* Begin *

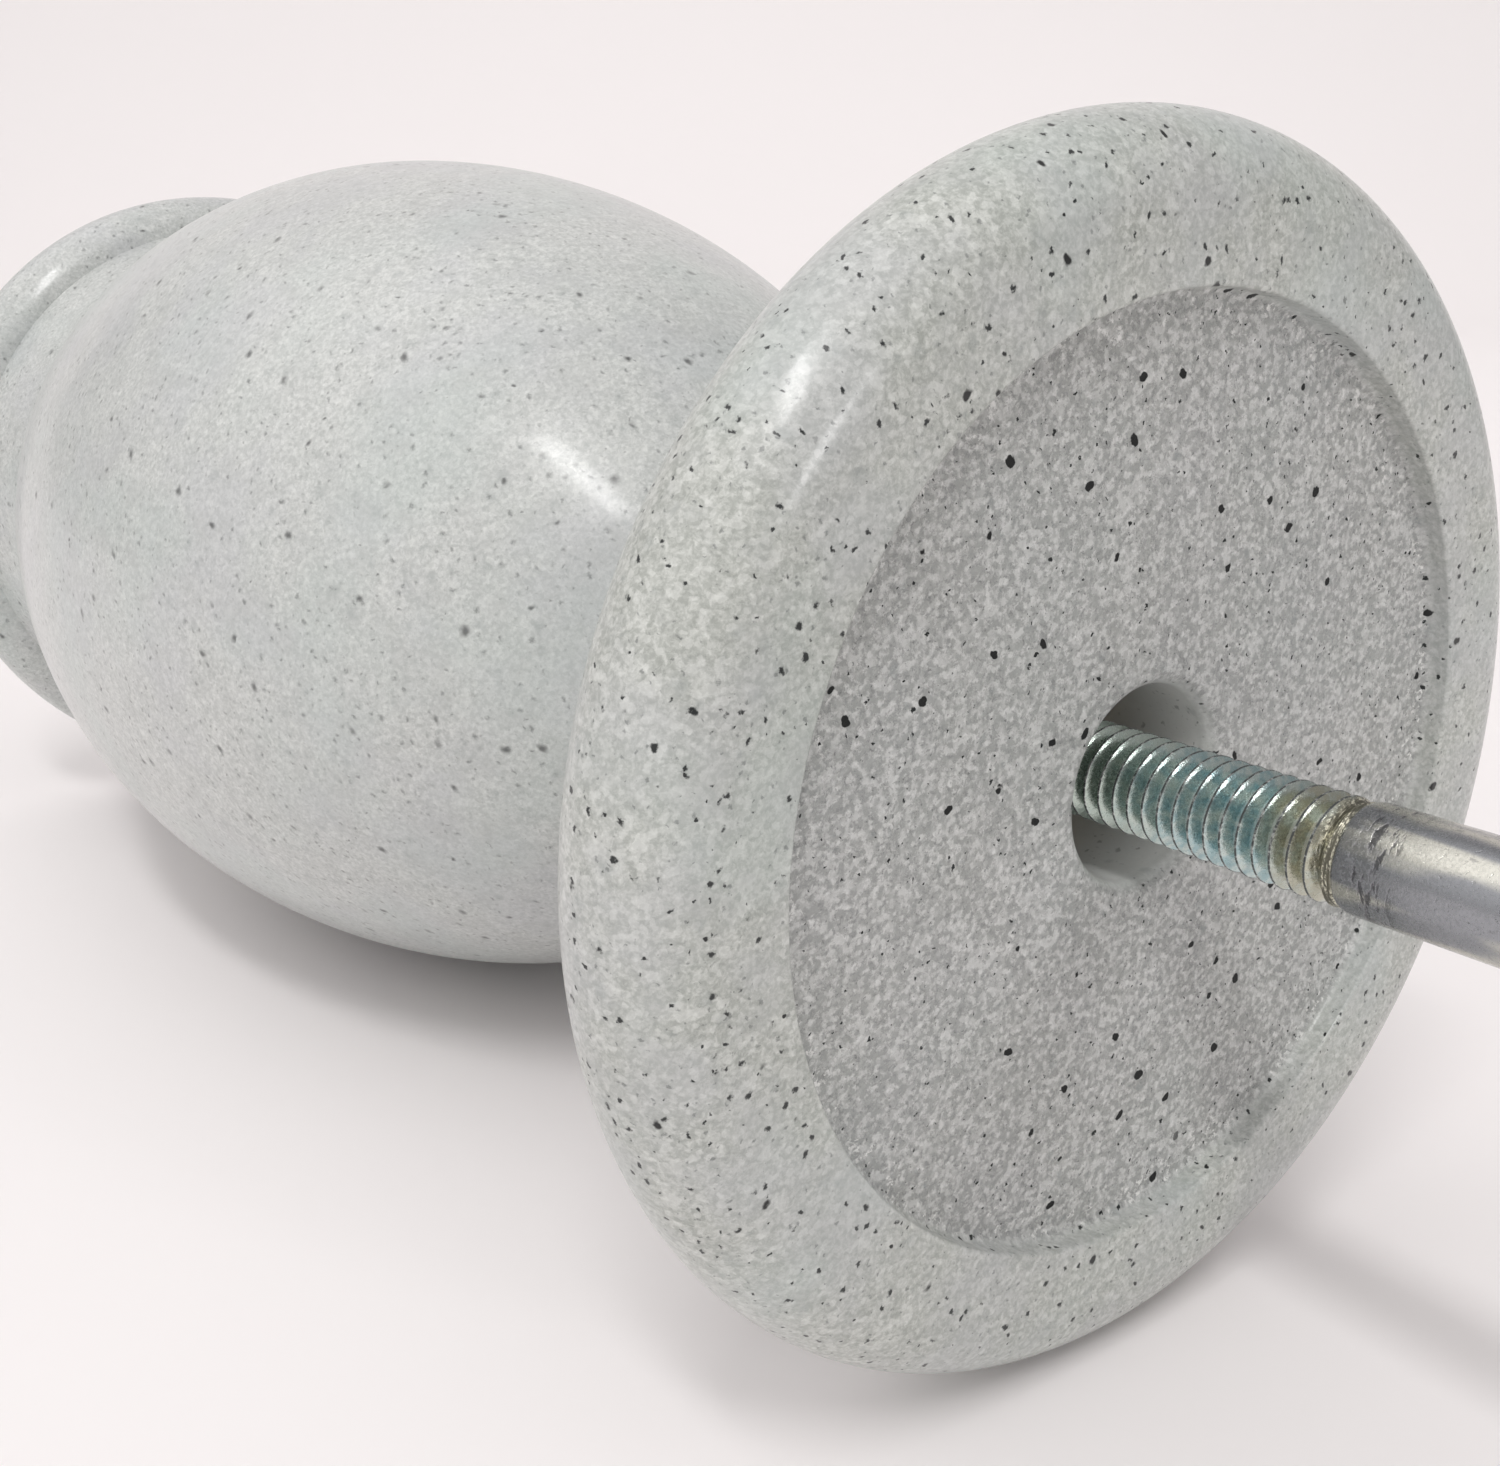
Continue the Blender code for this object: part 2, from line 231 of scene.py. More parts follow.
class Finish:
    """The nodes of a new material or world: node() adds any node, and the rest are short forms of it."""

    def __init__(self, owner, shader="Principled BSDF"):
        owner.use_nodes = True
        self.owner = owner
        self.nodes = owner.node_tree.nodes
        self.links = owner.node_tree.links
        self.shader = self.nodes[shader]

    def feed(self, socket, value):
        if isinstance(value, Wire):
            self.links.new(value.socket, socket)
        else:
            socket.default_value = value

    def node(self, kind, settings=None, values=None, out=0):
        made = self.nodes.new(kind)
        for name, setting in (settings or {}).items():
            setattr(made, name, setting)
        for key, value in (values or {}).items():
            self.feed(made.inputs[key], value)
        return Wire(self, made.outputs[out])

    def vector(self, operation, *values, out=0):
        return self.node("ShaderNodeVectorMath", {"operation": operation}, dict(enumerate(values)), out)

    def scaled(self, vector, factor):
        return self.node("ShaderNodeVectorMath", {"operation": "SCALE"}, {0: vector, "Scale": factor})

    def part(self, vector, axis):
        return self.node("ShaderNodeSeparateXYZ", values={0: vector}, out=axis)

    def millimetres(self):
        """Places on the piece, in millimetres."""
        return self.scaled(self.node("ShaderNodeTexCoord", out="Object"), 1000.0)

    def noise(self, vector, scale, detail=2.0, roughness=0.5, out="Fac"):
        values = {"Vector": vector, "Scale": scale, "Detail": detail, "Roughness": roughness}
        return self.node("ShaderNodeTexNoise", values=values, out=out)

    def between(self, value, low, high, to_low=0.0, to_high=1.0):
        """The value taken smoothly from low..high to to_low..to_high, and held at the ends."""
        values = {"Value": value, "From Min": low, "From Max": high, "To Min": to_low, "To Max": to_high}
        return self.node("ShaderNodeMapRange", {"interpolation_type": "SMOOTHSTEP"}, values)

    def colour(self, factor, first, second):
        """The first colour, or wire of colours, mixed into the second by the factor."""
        settings = {"data_type": "RGBA", "blend_type": "MIX", "clamp_factor": True}
        first = first if isinstance(first, Wire) else (*first, 1)
        second = second if isinstance(second, Wire) else (*second, 1)
        return self.node("ShaderNodeMix", settings, {0: factor, 6: first, 7: second}, out=2)

    def bump(self, height, strength, distance, normal=None):
        values = {"Height": height, "Strength": strength, "Distance": distance}
        if normal:
            values["Normal"] = normal
        return self.node("ShaderNodeBump", values=values)

    def set(self, **values):
        """Sets the shader's sockets, named with underscores for spaces."""
        for name, value in values.items():
            self.feed(self.shader.inputs[name.replace("_", " ")], value)


def granite_finish():
    """Pale grey resin with marble grain, blue-grey and greenish clouds and black flecks. The bowl's gel coat
    veils them, the foot shows them clearly, and the turned face is matte and cut through the grain."""
    granite = Finish(bpy.data.materials.new("granite_resin"))
    mm = granite.millimetres()
    height = granite.part(mm, "Z")
    radius = granite.vector("LENGTH", granite.vector("MULTIPLY", mm, (1, 1, 0)), out="Value")
    sunk_edge = sunk_radius * 1000
    face_height = sunk_depth * 1000
    hole_edge = hole_radius * 1000
    foot_top = foot_thickness * 1000

    in_rim = 1 - granite.between(radius, sunk_edge - 0.5, sunk_edge + 0.2)
    turned_face = in_rim * (1 - granite.between(height, face_height + 0.1, face_height + 0.7))
    # The hole's wall carries painted light near its mouth and painted shade deeper in: the masks below.
    in_hole = 1 - granite.between(radius, hole_edge + 0.17, hole_edge + 1.07)
    in_hole = in_hole * granite.between(height, face_height - 0.1, face_height + 1.9)
    painted_hole_shade = in_hole * granite.between(height, face_height + 0.7, face_height + 9.7)
    veil = granite.between(height, foot_top - 1.4, foot_top + 13.6)

    def shifted(vector, shift):
        """The same places moved by a fixed amount, so that a pattern there is another one."""
        return granite.vector("ADD", vector, shift)

    def moved(vector, scale, reach):
        """Places pushed about by a noise, so that what is drawn there has no straight or even edges."""
        push = granite.vector("SUBTRACT", granite.noise(mm, scale, out="Color"), (0.5, 0.5, 0.5))
        return granite.vector("ADD", vector, granite.scaled(push, reach))

    place = moved(mm, 1.3, 0.6)
    ragged = moved(place, 5.0, 0.30)

    coarse = granite.between(granite.noise(place, 1 / 1.15, 4, 0.62), 0.34, 0.68)
    fine = granite.between(granite.noise(shifted(place, (7, 3, 5)), 1 / 0.42, 3, 0.75), 0.38, 0.66)

    def crystals(vector, size):
        """Marble crystals of one size, each with a brightness of its own and a soft edge."""
        cells = {"Vector": vector, "Scale": 1 / size, "Smoothness": 0.8}
        colours = granite.node("ShaderNodeTexVoronoi", {"feature": "SMOOTH_F1"}, cells, out="Color")
        return granite.between(granite.part(colours, "X"), 0.25, 0.85)

    crystal = crystals(ragged, 0.38)
    whiter = granite.between(crystals(moved(mm, 3.0, 0.4), 0.55), 0.60, 0.95)
    cloud = granite.noise(mm, 1 / 13, 3, 0.55)
    green_cloud = granite.noise(shifted(mm, (40, 0, 0)), 1 / 20)
    patch = granite.noise(mm, 1 / 3.8, 3, 0.6)

    grain = coarse * 0.20 + fine * 0.52 + crystal * 0.28
    clear_body = granite.colour(grain, (0.315, 0.332, 0.305), (0.59, 0.607, 0.575))
    veiled_body = granite.colour(grain, (0.42, 0.44, 0.425), (0.64, 0.655, 0.64))
    body = granite.colour(veil, clear_body, veiled_body)
    body = granite.colour(whiter * (0.30 - veil * 0.1), body, (0.75, 0.765, 0.735))
    body = granite.colour(granite.between(cloud, 0.42, 0.66) * 0.30, body, (0.46, 0.47, 0.50))
    body = granite.colour(granite.between(green_cloud, 0.46, 0.68) * 0.26, body, (0.45, 0.53, 0.50))
    body = granite.colour(granite.between(patch, 0.46, 0.72) * 0.34, body, (0.42, 0.435, 0.425))

    def flecks(size, share, smallest, largest, squash, soft, vector=ragged):
        """How much a fleck covers a place. A share of the cells has one, flattened in its own direction."""
        cells = {"Vector": vector, "Scale": 1 / size}
        centre = granite.node("ShaderNodeTexVoronoi", {"feature": "F1"}, cells, out="Position")
        random = Wire(granite, centre.socket.node.outputs["Color"])
        offset = granite.vector("SUBTRACT", vector, centre)
        direction = granite.vector("NORMALIZE", granite.vector("SUBTRACT", random, (0.5, 0.5, 0.5)))
        along = granite.vector("DOT_PRODUCT", offset, direction, out="Value")
        across = granite.vector("DOT_PRODUCT", offset, offset, out="Value")
        distance = (across + along * along * squash) ** 0.5
        there = granite.between(granite.part(random, "Y"), 1 - share, 1 - share + 0.01)
        reach = granite.between(granite.part(random, "Z"), 0.0, 1.0, smallest, largest)
        edge = (veil * 0.5 + soft) * (1 - turned_face * 0.6)
        return there * (1 - granite.between(distance / reach, 1 - edge, 1 + edge))

    large = flecks(2.6, 0.36, 0.20, 0.50, 1.6, 0.25, place)
    medium = flecks(1.07, 0.60, 0.13, 0.28, 2.2, 0.35)
    sharp = flecks(0.95, 0.30, 0.11, 0.22, 3.0, 0.30, shifted(ragged, (21, 4, 13))) * turned_face
    small = flecks(0.72, 0.65, 0.08, 0.17, 2.0, 0.5)
    deep = flecks(2.1, 0.55, 0.25, 0.55, 1.2, 0.8)

    chips = granite.between(granite.noise(ragged, 1 / 0.55, 4, 0.7), 0.50, 0.57) * (crystal * 0.6 + 0.4)
    pits = granite.between(granite.noise(shifted(ragged, (9, 9, 0)), 1 / 0.5, 4, 0.75), 0.54, 0.62)
    crack_cells = {"Vector": ragged, "Scale": 1 / 1.5}
    crack = granite.node("ShaderNodeTexVoronoi", {"feature": "DISTANCE_TO_EDGE"}, crack_cells)
    crack = (1 - granite.between(crack, 0.0, 0.045)) * granite.between(fine, 0.70, 0.95)
    face_grain = crystals(moved(mm, 6.0, 0.35), 0.42)
    face = granite.colour(0.70, body, granite.colour(face_grain, (0.31, 0.315, 0.31), (0.60, 0.605, 0.595)))
    face = granite.colour(chips * 0.42, face, (0.80, 0.805, 0.795))
    face = granite.colour(pits * 0.42, face, (0.18, 0.185, 0.185))
    face = granite.colour(crack * 0.40, face, (0.16, 0.16, 0.16))
    edge_noise = granite.noise(mm, 1 / 2.2, 3, 0.7)
    chipped_edge = granite.between(radius + edge_noise * 4, sunk_edge - 1.8, sunk_edge + 1.2)
    chipped_edge = chipped_edge * in_rim * granite.between(edge_noise, 0.5, 0.6)
    face = granite.colour(chipped_edge * chips * 0.8, face, (0.86, 0.86, 0.84))
    body = granite.colour(turned_face, body, face)
    # Painted light: the hole's wall is painted pale and its flecks thinned. Painted shade: darker deeper in
    # the hole.
    body = granite.colour(in_hole * 0.85, body, (0.80, 0.805, 0.79))
    body = granite.colour(painted_hole_shade * 0.5, body, (0.42, 0.425, 0.41))
    clear = 1 - veil * 0.5 - in_hole * 0.6
    body = granite.colour(deep * 0.26, body, (0.20, 0.23, 0.23))
    body = granite.colour(small * clear * 0.55, body, (0.08, 0.09, 0.09))
    body = granite.colour(medium * clear, body, (0.012, 0.015, 0.015))
    body = granite.colour(sharp, body, (0.008, 0.010, 0.010))
    body = granite.colour(large * (1 - veil * 0.25), body, (0.004, 0.005, 0.005))

    skin = granite.bump(granite.noise(mm, 0.9, 2), 0.25, 0.00003)
    cut_relief = (granite.noise(ragged, 1.9, 4, 0.7) - crack * 0.6 + chips * 0.2) * turned_face
    turned_bump = granite.bump(cut_relief, 0.6, 0.00022, skin)
    granite.set(Base_Color=body, Roughness=turned_face * 0.35 + 0.34, Coat_Weight=(1 - turned_face) * 0.35,
                Normal=turned_bump, Coat_Roughness=0.14, IOR=1.45)
    return granite.owner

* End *

_WHAT THE TASK ASKS_: Set down each line of the material verbatim, from the first line through the line that contains "return Wire(self, made.outputs[out])".

_EXERCISE RESULT_:
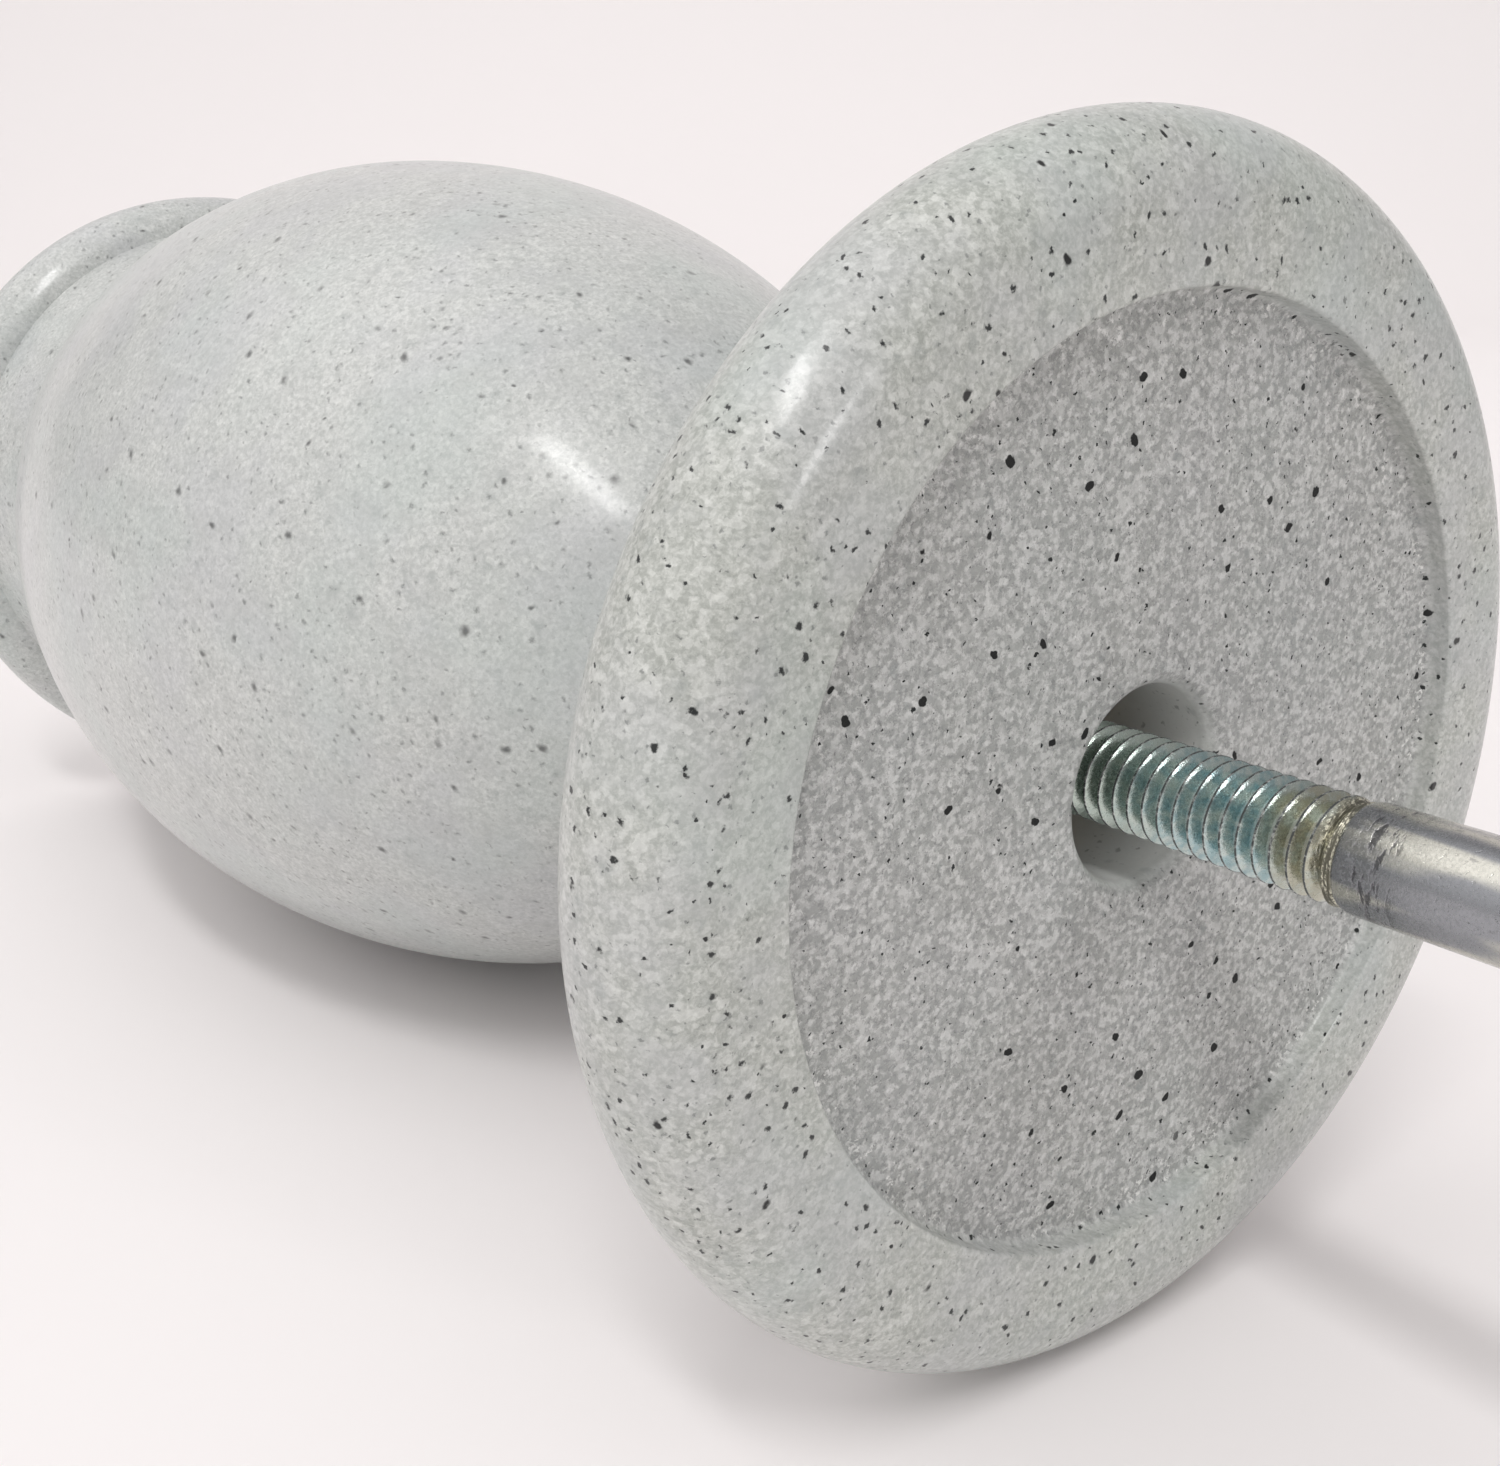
Continue the Blender code for this object: part 2, from line 231 of scene.py. More parts follow.
class Finish:
    """The nodes of a new material or world: node() adds any node, and the rest are short forms of it."""

    def __init__(self, owner, shader="Principled BSDF"):
        owner.use_nodes = True
        self.owner = owner
        self.nodes = owner.node_tree.nodes
        self.links = owner.node_tree.links
        self.shader = self.nodes[shader]

    def feed(self, socket, value):
        if isinstance(value, Wire):
            self.links.new(value.socket, socket)
        else:
            socket.default_value = value

    def node(self, kind, settings=None, values=None, out=0):
        made = self.nodes.new(kind)
        for name, setting in (settings or {}).items():
            setattr(made, name, setting)
        for key, value in (values or {}).items():
            self.feed(made.inputs[key], value)
        return Wire(self, made.outputs[out])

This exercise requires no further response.